Nuestro Dios nunca nos pierde de vista. Cuando nos ve regresando, siente una profunda compasión por nosotros y nos sale al encuentro

¡Qué gloriosa esperanza nos provee esta historia, pues el padre es una figura de nuestro Dios misericordioso! Aquel que nos ama y que en medio de nuestros pecados espera que volvamos a Él. Nos invita a acercarnos y, al hacerlo, se acerca a nosotros (Stg 4:8). Nuestro Dios nunca nos pierde de vista. Cuando nos ve regresando, de nuestro vagar por el mundo alejado de Él, siente una profunda compasión por nosotros y nos sale al encuentro.

Un lugar de gracia

El amor y la gracia de Dios en Cristo son suficientes para perdonar cualquier pecado que hayamos cometido, cualquier cosa que nos haya mantenido lejos de Él. No importa si es una infidelidad, si has estado envuelta en mentiras o engañando a otros, si te has mantenido enredada en pecados de fornicación o si has permanecido ensimismada en la vanidad de tu propia apariencia.
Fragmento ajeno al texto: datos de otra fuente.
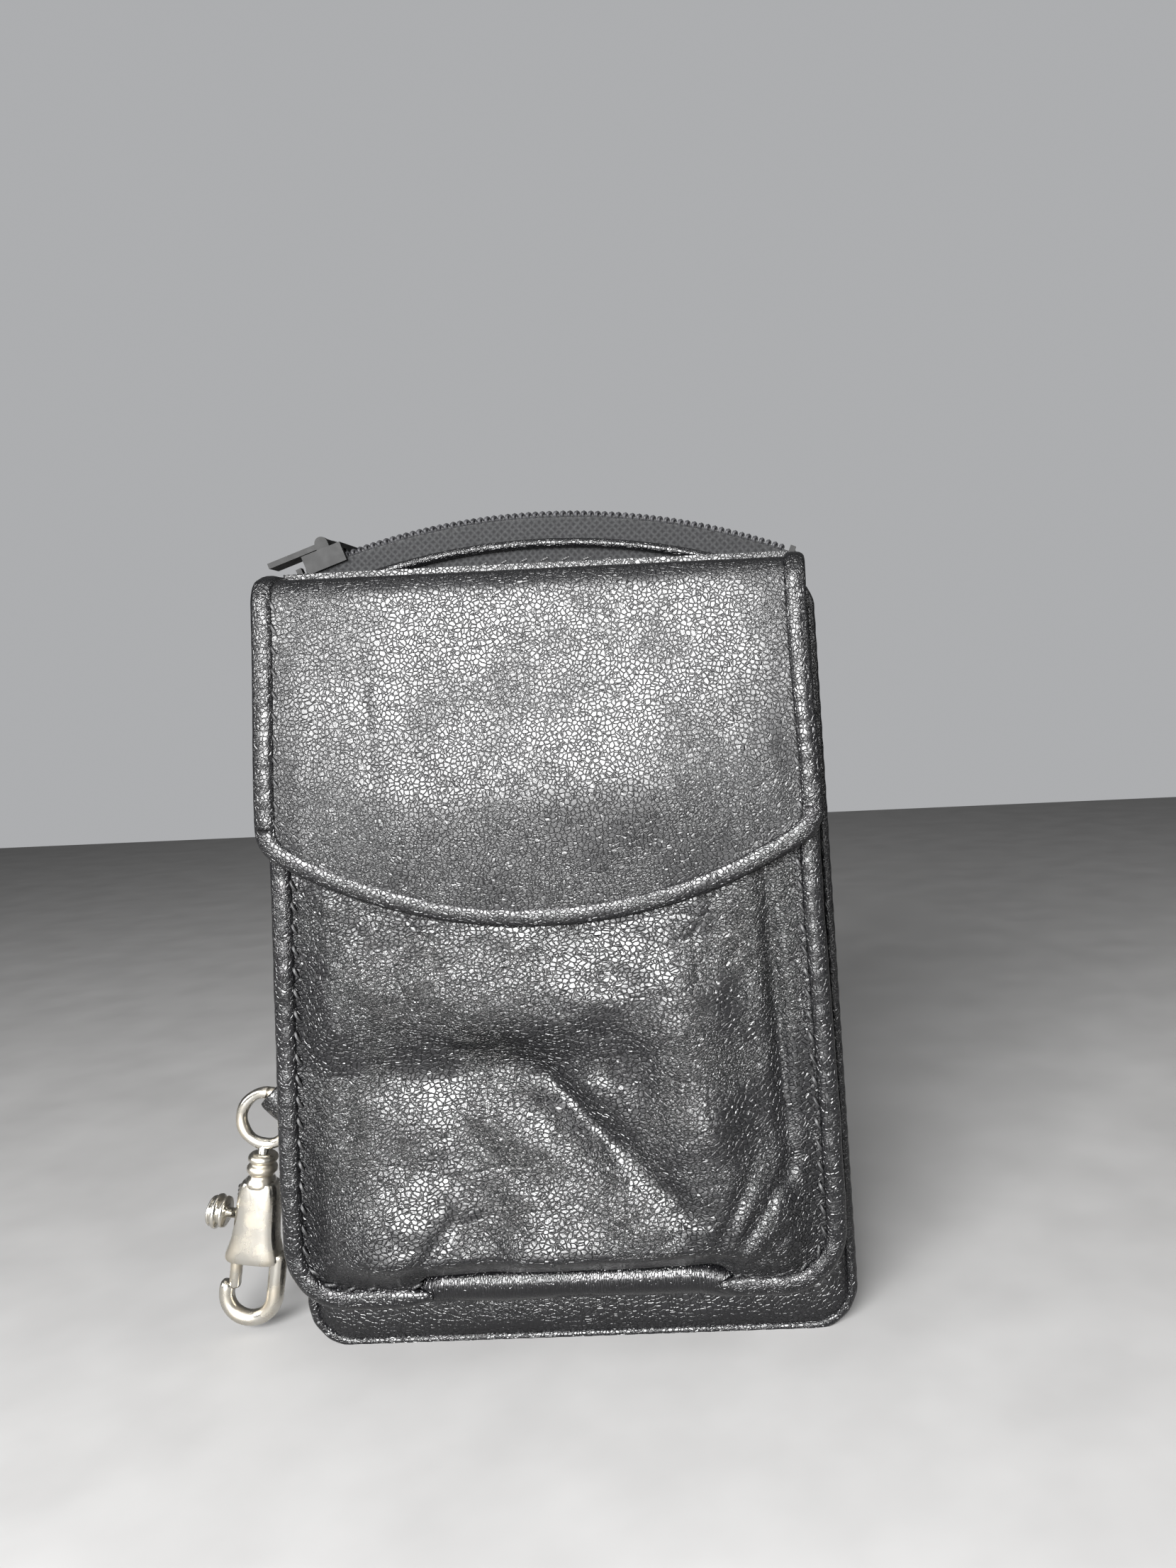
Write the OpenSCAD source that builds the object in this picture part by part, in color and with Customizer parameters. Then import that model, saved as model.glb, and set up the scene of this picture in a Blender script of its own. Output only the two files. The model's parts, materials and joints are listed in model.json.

El hijo menor sabía que en la casa de su padre encontraría comida de sobra, pero al regresar también aprendió que su padre tenía suficiente gracia para cubrir sus pecados. Esto nos dice que no hay mal alguno que el gran amor de nuestro Padre no pueda cubrir en Cristo. No hay pecado que Su gran misericordia no pueda alcanzar y perdonar, porque Jesucristo pagó por todos nuestros pecados en la cruz del Calvario.

Volver a Dios es lo que necesitamos hacer cuando hemos estado alejadas, envueltas en nuestro pecado. Podemos hacerlo porque en Jesús tenemos la garantía de que Él no esconde Su rostro de nosotras y jamás echará fuera a todo aquel que se acerque a Él (Jn 6:37).